Sun, 14 Aug 2022

BENGHAZI, Libya: Libya's High National Elections Committee has disqualified Seif al-Islam Gadhafi, son of the late dictator Moammar Gadhafi, from running for president due to his prior convictions by Libyan courts.

Gadhafi, however, can appeal the decision.

A Tripoli court had sentenced Seif al-Islam to death in 2015 for using violence against protesters in a 2011 uprising against his father, and he is also wanted by the International Criminal Court on charges of crimes against humanity connected to the uprising.

Seif al-Islam submitted his candidacy papers in the southern town of Sabha on November 14. It was the first time in years that the 49-year-old, who earned a PhD at the London School of Economics, appeared in public.

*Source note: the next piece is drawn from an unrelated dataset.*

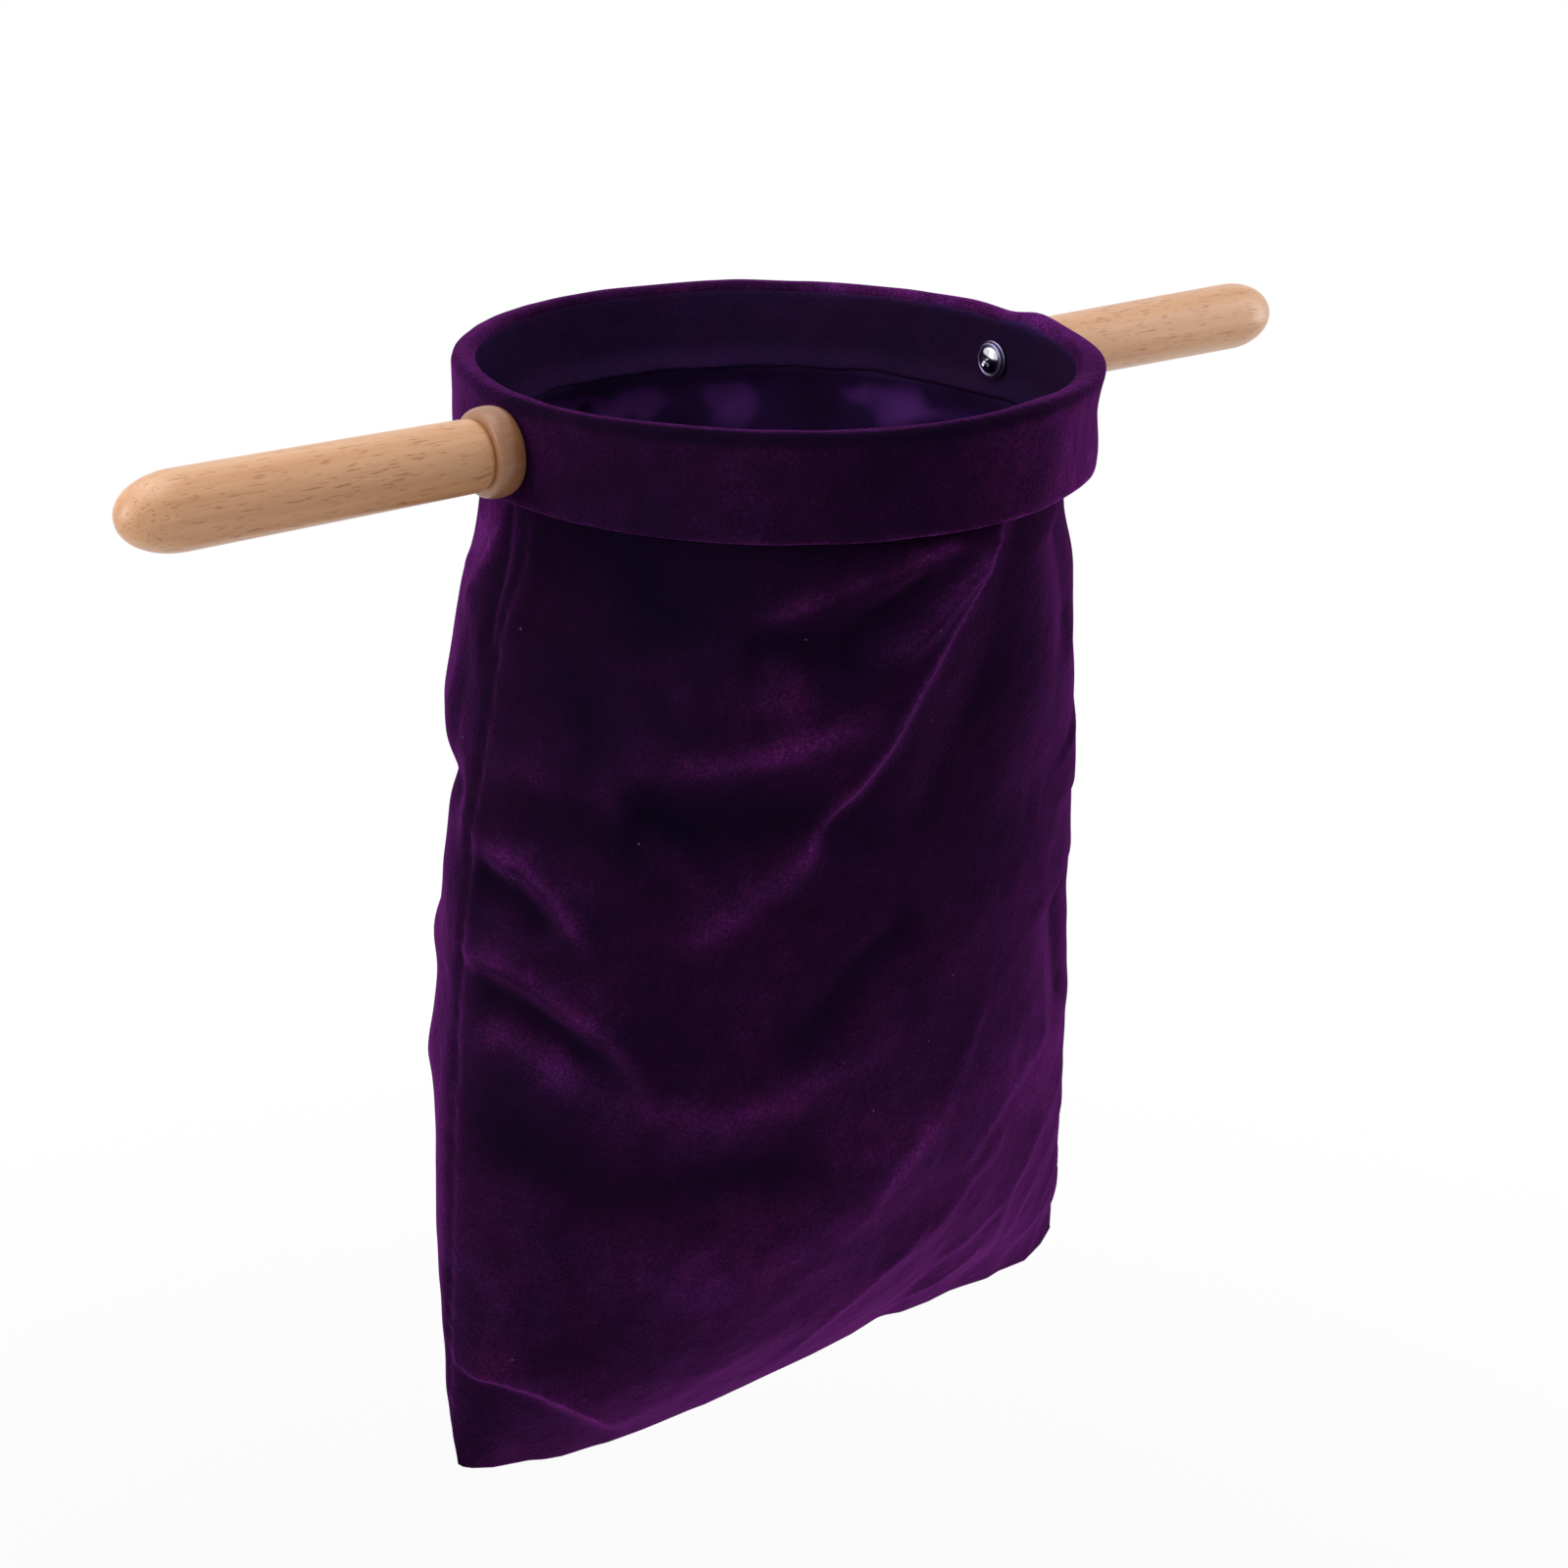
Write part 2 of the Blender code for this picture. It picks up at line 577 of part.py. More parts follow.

The announcement of his possible candidacy stirred controversy across the divided country.

Other high-profile candidates include powerful military commander Khalifa Hifter, and the country's interim prime minister, Abdul Hamid Dbeibah.

Libya's first round of presidential elections will be held on December 24, after years of U.N.-led attempts to create a more democratic future and end the country's civil war. Adding to the concerns surrounding the election, the U.N.'s top envoy for Libya submitted his resignation last week, though he said that he is prepared to stay until after the presidential election.

The long-awaited vote also faces challenges, including unresolved issues over laws governing the elections, occasional infighting among armed groups, the deep rift that remains between the country's east and west, and the presence of thousands of foreign fighters and troops.

Meanwhile, the U.N. Security Council has emphasized the importance of the upcoming election, urging an "inclusive and consultative electoral process," warning against violence and disinformation, and calling upon Libyans to accept the results of the vote.

Libyan UN Ambassador Taher El Sonni said his country appreciates "all international initiatives with genuine intentions," but he noted that the council's members need "to heed us, too" and let Libyans lead their own way out of its continuing crisis.